== Material for this exercise

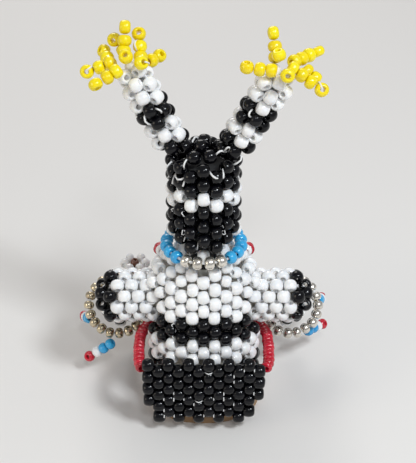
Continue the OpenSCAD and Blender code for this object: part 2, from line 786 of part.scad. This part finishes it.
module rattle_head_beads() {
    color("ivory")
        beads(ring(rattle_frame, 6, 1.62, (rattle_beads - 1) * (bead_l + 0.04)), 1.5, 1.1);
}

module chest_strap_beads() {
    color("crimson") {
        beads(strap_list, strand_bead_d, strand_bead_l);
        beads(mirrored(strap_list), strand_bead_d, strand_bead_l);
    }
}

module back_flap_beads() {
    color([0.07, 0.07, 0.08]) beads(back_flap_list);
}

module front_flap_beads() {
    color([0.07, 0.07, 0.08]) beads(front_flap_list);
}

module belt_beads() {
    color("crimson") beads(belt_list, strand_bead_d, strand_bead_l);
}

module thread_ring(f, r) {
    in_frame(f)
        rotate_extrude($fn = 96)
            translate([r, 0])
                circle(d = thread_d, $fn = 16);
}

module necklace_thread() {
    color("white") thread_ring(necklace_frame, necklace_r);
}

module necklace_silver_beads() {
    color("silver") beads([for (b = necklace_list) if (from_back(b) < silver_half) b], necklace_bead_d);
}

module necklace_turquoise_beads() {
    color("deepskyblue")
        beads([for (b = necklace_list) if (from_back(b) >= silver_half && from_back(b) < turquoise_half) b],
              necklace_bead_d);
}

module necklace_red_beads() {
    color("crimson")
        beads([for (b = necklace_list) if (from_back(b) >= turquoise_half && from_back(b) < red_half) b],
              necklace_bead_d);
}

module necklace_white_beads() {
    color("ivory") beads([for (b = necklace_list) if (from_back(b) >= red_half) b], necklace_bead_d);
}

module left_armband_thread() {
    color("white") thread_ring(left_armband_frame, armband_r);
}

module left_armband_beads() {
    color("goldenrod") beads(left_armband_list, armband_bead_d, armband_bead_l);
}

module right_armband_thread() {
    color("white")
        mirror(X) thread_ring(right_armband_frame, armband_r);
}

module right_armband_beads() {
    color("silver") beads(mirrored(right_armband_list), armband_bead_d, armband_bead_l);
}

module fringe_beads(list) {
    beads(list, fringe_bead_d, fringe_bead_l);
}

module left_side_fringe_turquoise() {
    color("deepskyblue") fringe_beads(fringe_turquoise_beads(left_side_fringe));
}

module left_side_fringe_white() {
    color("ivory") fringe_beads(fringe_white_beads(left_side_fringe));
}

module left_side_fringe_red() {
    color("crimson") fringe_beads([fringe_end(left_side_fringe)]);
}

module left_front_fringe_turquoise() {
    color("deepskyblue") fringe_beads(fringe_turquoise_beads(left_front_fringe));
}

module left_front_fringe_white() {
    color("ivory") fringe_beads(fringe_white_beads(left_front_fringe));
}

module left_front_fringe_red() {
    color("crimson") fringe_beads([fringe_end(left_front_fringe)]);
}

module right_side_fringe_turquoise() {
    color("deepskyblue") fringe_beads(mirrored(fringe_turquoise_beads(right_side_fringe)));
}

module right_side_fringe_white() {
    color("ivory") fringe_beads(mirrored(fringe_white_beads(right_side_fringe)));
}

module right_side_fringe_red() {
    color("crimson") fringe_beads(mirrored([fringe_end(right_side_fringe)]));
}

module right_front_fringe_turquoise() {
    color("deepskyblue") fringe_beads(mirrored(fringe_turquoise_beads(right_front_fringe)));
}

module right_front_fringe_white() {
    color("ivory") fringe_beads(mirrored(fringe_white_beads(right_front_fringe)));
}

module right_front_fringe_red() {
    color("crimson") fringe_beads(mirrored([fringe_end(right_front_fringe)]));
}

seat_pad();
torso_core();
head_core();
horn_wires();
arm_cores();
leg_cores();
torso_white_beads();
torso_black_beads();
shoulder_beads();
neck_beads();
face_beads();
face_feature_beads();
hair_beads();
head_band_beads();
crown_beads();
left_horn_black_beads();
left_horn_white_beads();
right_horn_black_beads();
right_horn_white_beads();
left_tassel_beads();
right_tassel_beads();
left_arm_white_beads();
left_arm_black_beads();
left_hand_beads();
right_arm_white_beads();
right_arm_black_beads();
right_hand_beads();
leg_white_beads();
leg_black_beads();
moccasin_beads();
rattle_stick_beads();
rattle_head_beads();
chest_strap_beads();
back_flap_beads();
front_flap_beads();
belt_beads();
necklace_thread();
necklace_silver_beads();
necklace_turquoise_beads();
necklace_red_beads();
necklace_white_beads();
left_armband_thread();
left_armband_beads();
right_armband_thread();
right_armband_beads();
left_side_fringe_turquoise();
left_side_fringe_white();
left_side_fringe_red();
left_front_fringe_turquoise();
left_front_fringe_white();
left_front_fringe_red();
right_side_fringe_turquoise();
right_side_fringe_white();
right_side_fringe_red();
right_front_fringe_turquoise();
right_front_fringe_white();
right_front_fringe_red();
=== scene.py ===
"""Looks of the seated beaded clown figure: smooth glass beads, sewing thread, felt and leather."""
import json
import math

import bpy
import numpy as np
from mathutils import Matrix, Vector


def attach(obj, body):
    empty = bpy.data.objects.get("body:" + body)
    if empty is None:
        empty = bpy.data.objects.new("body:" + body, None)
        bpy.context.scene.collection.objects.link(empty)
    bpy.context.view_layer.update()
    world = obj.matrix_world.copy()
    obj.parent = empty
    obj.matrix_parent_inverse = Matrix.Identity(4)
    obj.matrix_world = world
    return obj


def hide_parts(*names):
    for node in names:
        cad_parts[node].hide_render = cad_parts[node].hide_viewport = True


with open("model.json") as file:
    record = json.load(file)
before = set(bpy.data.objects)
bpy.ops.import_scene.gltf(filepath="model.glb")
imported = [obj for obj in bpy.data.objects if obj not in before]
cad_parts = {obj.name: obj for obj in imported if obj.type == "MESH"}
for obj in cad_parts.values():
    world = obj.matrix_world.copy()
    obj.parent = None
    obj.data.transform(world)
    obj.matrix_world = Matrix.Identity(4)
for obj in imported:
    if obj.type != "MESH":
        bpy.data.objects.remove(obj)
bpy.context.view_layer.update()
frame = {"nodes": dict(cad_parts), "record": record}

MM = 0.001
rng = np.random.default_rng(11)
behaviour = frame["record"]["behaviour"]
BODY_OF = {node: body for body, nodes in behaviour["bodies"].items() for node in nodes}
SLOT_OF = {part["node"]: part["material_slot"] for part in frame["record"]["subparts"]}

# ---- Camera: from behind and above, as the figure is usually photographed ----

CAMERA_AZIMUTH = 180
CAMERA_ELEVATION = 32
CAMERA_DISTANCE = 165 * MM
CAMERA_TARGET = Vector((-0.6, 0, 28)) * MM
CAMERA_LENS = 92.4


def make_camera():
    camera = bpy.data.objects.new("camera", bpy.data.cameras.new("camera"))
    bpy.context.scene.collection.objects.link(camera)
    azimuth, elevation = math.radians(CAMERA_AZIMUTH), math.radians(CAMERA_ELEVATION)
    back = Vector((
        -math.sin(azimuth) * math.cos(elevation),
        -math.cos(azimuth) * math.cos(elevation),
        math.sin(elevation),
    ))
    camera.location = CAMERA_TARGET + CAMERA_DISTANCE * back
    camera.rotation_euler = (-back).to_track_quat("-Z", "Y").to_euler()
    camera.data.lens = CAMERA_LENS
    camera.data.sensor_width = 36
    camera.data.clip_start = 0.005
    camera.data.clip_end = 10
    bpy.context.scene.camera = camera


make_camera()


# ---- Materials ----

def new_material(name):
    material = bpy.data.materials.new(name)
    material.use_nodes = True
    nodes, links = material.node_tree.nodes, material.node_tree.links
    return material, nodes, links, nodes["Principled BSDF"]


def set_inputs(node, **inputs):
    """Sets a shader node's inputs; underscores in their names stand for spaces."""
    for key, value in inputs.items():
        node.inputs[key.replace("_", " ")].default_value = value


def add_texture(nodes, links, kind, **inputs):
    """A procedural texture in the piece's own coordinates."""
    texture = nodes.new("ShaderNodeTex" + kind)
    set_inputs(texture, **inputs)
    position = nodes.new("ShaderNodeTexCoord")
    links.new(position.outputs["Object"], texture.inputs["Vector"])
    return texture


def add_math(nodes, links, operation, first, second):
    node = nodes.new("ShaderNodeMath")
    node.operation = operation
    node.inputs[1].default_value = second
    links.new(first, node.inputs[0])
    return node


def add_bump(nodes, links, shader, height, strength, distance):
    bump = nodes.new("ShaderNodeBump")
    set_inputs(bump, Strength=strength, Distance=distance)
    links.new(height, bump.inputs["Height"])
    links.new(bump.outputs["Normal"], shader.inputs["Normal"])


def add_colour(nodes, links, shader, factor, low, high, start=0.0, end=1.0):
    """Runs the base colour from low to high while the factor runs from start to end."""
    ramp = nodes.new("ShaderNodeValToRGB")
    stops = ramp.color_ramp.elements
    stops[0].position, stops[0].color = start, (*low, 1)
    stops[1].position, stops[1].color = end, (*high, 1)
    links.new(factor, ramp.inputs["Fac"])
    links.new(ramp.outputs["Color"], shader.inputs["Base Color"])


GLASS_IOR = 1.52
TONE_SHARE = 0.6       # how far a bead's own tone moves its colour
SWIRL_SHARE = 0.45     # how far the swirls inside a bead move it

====
== Material for this exercise

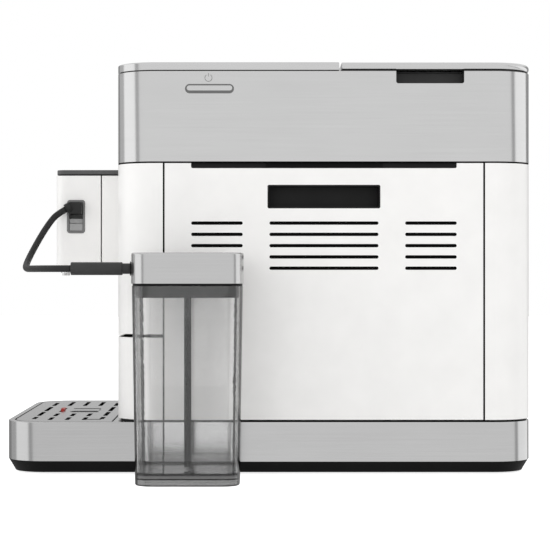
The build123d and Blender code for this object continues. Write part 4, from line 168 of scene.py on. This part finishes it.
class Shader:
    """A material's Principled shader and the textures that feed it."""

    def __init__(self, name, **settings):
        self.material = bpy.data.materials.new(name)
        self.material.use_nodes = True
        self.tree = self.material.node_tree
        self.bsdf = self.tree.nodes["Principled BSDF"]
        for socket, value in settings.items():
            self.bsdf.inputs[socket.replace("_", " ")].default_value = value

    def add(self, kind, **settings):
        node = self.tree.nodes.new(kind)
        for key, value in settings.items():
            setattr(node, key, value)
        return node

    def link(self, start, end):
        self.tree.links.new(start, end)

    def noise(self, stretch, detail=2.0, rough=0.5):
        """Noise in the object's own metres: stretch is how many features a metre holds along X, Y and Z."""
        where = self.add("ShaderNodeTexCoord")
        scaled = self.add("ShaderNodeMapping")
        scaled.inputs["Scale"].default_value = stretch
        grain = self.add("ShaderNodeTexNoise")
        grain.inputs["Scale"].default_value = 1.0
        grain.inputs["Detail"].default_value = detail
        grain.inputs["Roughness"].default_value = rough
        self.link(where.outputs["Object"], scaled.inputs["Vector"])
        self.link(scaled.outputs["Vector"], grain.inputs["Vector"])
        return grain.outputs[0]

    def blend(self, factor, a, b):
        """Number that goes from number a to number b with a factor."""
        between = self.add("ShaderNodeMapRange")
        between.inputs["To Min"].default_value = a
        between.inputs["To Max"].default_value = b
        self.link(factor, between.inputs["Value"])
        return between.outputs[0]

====

Repeat, character for character, the lines of the material above from the line with "The build123d and" through the line with "self.tree.links.new(start, end)".

The build123d and Blender code for this object continues. Write part 4, from line 168 of scene.py on. This part finishes it.
class Shader:
    """A material's Principled shader and the textures that feed it."""

    def __init__(self, name, **settings):
        self.material = bpy.data.materials.new(name)
        self.material.use_nodes = True
        self.tree = self.material.node_tree
        self.bsdf = self.tree.nodes["Principled BSDF"]
        for socket, value in settings.items():
            self.bsdf.inputs[socket.replace("_", " ")].default_value = value

    def add(self, kind, **settings):
        node = self.tree.nodes.new(kind)
        for key, value in settings.items():
            setattr(node, key, value)
        return node

    def link(self, start, end):
        self.tree.links.new(start, end)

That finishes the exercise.